Americans for Tax Reform (ATR) member Andrea Foods welcomes President Bush on New Jersey trip as he explains benefits of recently signed tax relief bill for small businesses.
WASHINGTON – Andrea Foods, Inc., an Americans for Tax Reform (ATR) member, opened its doors this morning to President Bush to talk about the benefits of the recently signed $350 billion tax cut. The bill was signed into law early this month.
The tax relief plan accelerates income tax reductions that were signed into law in June 2001, slashes tax rates on capital gains and dividends to a maximum of 15%, allows for 50 percent business depreciation, and provides expensing for small businesses up to $100,000 of purchases.
"Members of New Jersey\’s congressional delegation who opposed the President on this tax cut will have a lot of explaining to do to their voters," said taxpayer advocate Grover Norquist, who heads Americans for Tax Reform (ATR) in Washington, DC. "New Jersey is America\’s wealthiest state, it pays the most in taxes, and a majority of that cash is spent in places other than New Jersey. The bill could have been called the Garden State tax relief act," he continued.
Andrea Foods is a Sub Chapter S company that pays the individual income tax, not the corporate tax, and qualifies for Section 179 expensing benefits. As such, President Bush\’s tax cut provides capital for the business to invest by cutting the income tax rates and provides an incentive for greater purchasing of equipment with the increased expensing limits.

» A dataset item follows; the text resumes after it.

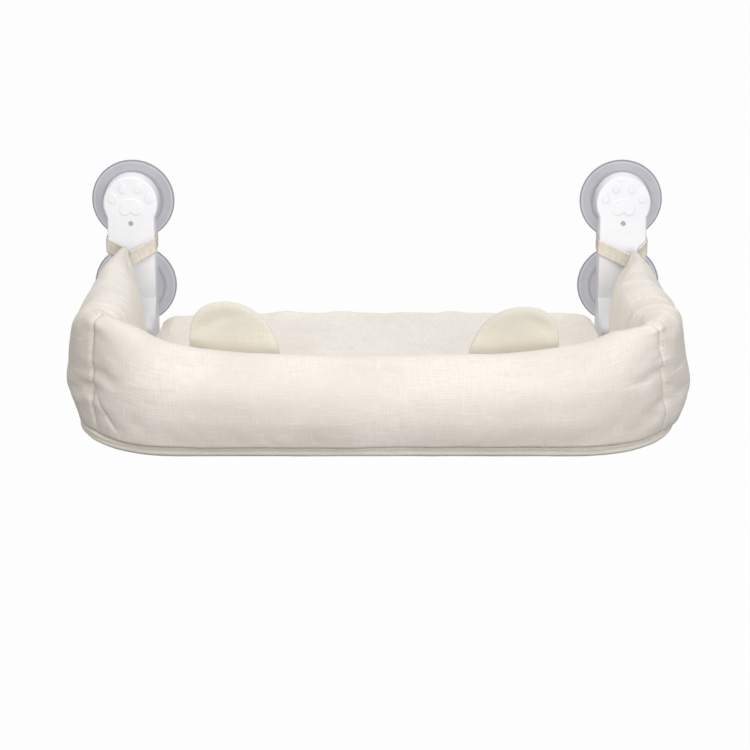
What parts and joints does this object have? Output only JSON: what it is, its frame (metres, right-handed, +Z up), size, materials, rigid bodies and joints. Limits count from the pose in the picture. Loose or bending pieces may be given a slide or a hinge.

The recent economic slowdown has been marked by a slowdown of business purchasing. By providing more capital and new incentives to invest, increased business purchasing will restart economic growth. Andrea Foods will purchase more equipment, which increases the productivity of workers. By producing more goods with less cost and time, the company will be able to hire more workers, increase the wages of employees, and lower prices to consumers.
"Unlike Europe, small businesses and family-owned businesses in the United States provide a vast majority of all private sector employment," continued Norquist. "And with few exceptions, Europe also has much higher taxes than America, so congressmen who voted against this tax cut should think about relocating there as a career move."